With Americans unsatisfied with the state of the economy, Rattner said, "eyes often turn to the growing number of inexpensive imports, particularly from China," in a search for scapegoats. Tariffs raise prices and lead to more unemployment rather than less, he said.

From the start of 2018 to the start of 2020, prices of tariff-targeted goods rose by about 4 percent and the prices of non-targeted goods fell one percent, wrote Rattner, citing a Goldman Sachs analysis.

"Numerous studies have found that those higher prices were borne almost entirely by American companies and consumers -- not by Chinese exporters," he said, adding that a Tax Foundation analysis showed the Trump tariffs cost 166,000 jobs in the United States.

Reviewing the history of trade protectionism in the U.S., Rattner found that the tariffs, pitched as a means of protecting workers and farmers during a downturn, have often triggered a global wave of protectionism that exacerbated depressions and crippled global trade.

On the contrary, trade liberalization which sharply reduced tariffs, Rattner wrote, has "brought consumers in the United States and elsewhere less expensive and often superior goods, helping fuel strong economic growth and moderate inflation."

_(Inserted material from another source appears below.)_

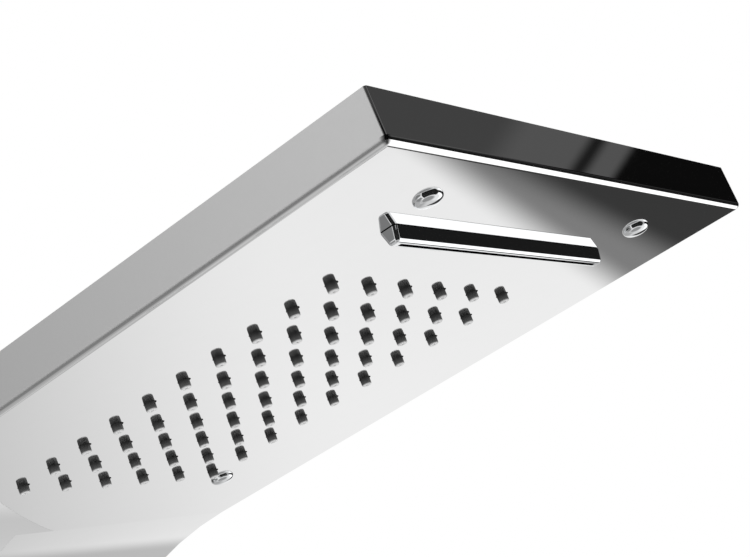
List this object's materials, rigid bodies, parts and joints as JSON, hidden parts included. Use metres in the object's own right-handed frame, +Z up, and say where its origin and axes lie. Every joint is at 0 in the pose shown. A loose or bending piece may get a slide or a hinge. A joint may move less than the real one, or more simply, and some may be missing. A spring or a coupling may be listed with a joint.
{
  "type": "shower panel column",
  "caption": "Wall-hung steel shower panel column with an overhead rain and waterfall head, tilting body jets, lever mixer, diverter and hand-shower outlet.",
  "frame": {"origin": "on the wall, midway between the two screws of the upper wall bracket", "axes": "+Y points into the wall, +Z is up, +X is to the right of someone facing the panel"},
  "size_m": [0.2044, 0.45, 1.5014],
  "materials": {
    "polished_steel": "mirror-polished stainless steel, finely grained on the folded flanges",
    "satin_steel": "satin stainless steel",
    "fastener_steel": "bright fastener steel",
    "chrome": "polished chrome plate",
    "silicone": "dark silicone with paler worn tips",
    "seal_rubber": "black rubber",
    "hose_rubber": "black hose rubber",
    "moulded_plastic": "moulded white plastic",
    "brass": "machined brass",
    "ceramic_disc": "lapped ceramic",
    "plug_plastic": "glossy moulded plastic"
  },
  "bodies": {
    "panel": {"bracket_lock_screws": "fastener_steel", "cartridge_nut": "brass", "cover_screws": "fastener_steel", "diverter_body": "brass", "diverter_cartridge": "moulded_plastic", "diverter_clamp_nut": "brass", "diverter_escutcheon": "chrome", "diverter_gland_nut": "brass", "hand_shower_feed_hose": "hose_rubber", "hand_shower_outlet": "chrome", "head_screw_nuts": "fastener_steel", "head_screws": "chrome", "head_top_cover": "satin_steel", "holder_base": "chrome", "holder_pin": "fastener_steel", "holder_screw": "fastener_steel", "hose_clamps": "fastener_steel", "jet_1_frame": "chrome", "jet_1_housing": "moulded_plastic", "jet_2_frame": "chrome", "jet_2_housing": "moulded_plastic", "jet_3_frame": "chrome", "jet_3_housing": "moulded_plastic", "jet_feed_hose": "hose_rubber", "jet_gaskets": "seal_rubber", "jet_link_hoses": "hose_rubber", "jet_screws": "fastener_steel", "lower_wall_bracket": "satin_steel", "mixer_body": "brass", "mixer_cartridge": "moulded_plastic", "mixer_clamp_nut": "brass", "mixer_dome": "chrome", "mixer_escutcheon": "chrome", "nozzle_mat": "silicone", "outlet_nut": "brass", "panel_shell": "polished_steel", "rain_feed_hose": "hose_rubber", "spout_screws": "fastener_steel", "supply_pipe": "brass", "upper_hanger_bar": "satin_steel", "upper_wall_bracket": "satin_steel", "water_box": "moulded_plastic", "waterfall_feed_hose": "hose_rubber", "waterfall_gasket": "seal_rubber", "waterfall_inlet_elbow": "brass", "waterfall_spout": "chrome"},
    "mixer_turret": {"mixer_turret": "moulded_plastic", "stem_pin": "fastener_steel"},
    "mixer_handle": {"mixer_stem": "brass", "mixer_handle": "chrome", "handle_set_screw": "fastener_steel", "handle_plug": "plug_plastic"},
    "diverter_knob": {"diverter_spindle": "brass", "diverter_disc": "ceramic_disc", "diverter_knob": "chrome", "knob_set_screw": "fastener_steel"},
    "jet_1": {"jet_1_roller": "chrome"},
    "jet_2": {"jet_2_roller": "chrome"},
    "jet_3": {"jet_3_roller": "chrome"},
    "holder_cradle": {"holder_cradle": "chrome"}
  },
  "joints": [
    {"name": "mixer_temperature", "type": "hinge", "parent": "panel", "child": "mixer_turret", "pos_m": [0, -0.069, -0.784], "axis": [0, 1, 0], "range_deg": [-45, 45]},
    {"name": "mixer_flow", "type": "hinge", "parent": "mixer_turret", "child": "mixer_handle", "pos_m": [0, -0.069, -0.784], "axis": [-1, 0, 0], "range_deg": [0, 22]},
    {"name": "diverter_turn", "type": "hinge", "parent": "panel", "child": "diverter_knob", "pos_m": [0, -0.0725, -0.65], "axis": [0, 1, 0], "range_deg": [0, 270]},
    {"name": "jet_1_tilt", "type": "hinge", "parent": "panel", "child": "jet_1", "pos_m": [0, -0.0535, -0.19], "axis": [1, 0, 0], "range_deg": [-20, 20]},
    {"name": "jet_2_tilt", "type": "hinge", "parent": "panel", "child": "jet_2", "pos_m": [0, -0.0535, -0.33], "axis": [1, 0, 0], "range_deg": [-20, 20]},
    {"name": "jet_3_tilt", "type": "hinge", "parent": "panel", "child": "jet_3", "pos_m": [0, -0.0535, -0.47], "axis": [1, 0, 0], "range_deg": [-20, 20]},
    {"name": "holder_tilt", "type": "hinge", "parent": "panel", "child": "holder_cradle", "pos_m": [0.066, -0.078, -0.56], "axis": [1, 0, 0], "range_deg": [-30, 30]}
  ]
}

"Every student in an introductory economics course learns about David Ricardo's 200-year-old theory of comparative advantage: the idea that by specializing in the products that they can produce most efficiently and then trading with others, nations can be better off," Rattner said, adding that history shows that the U.S. government should be reducing trade barriers, not increasing them, and making the World Trade Organization work, not impeding it.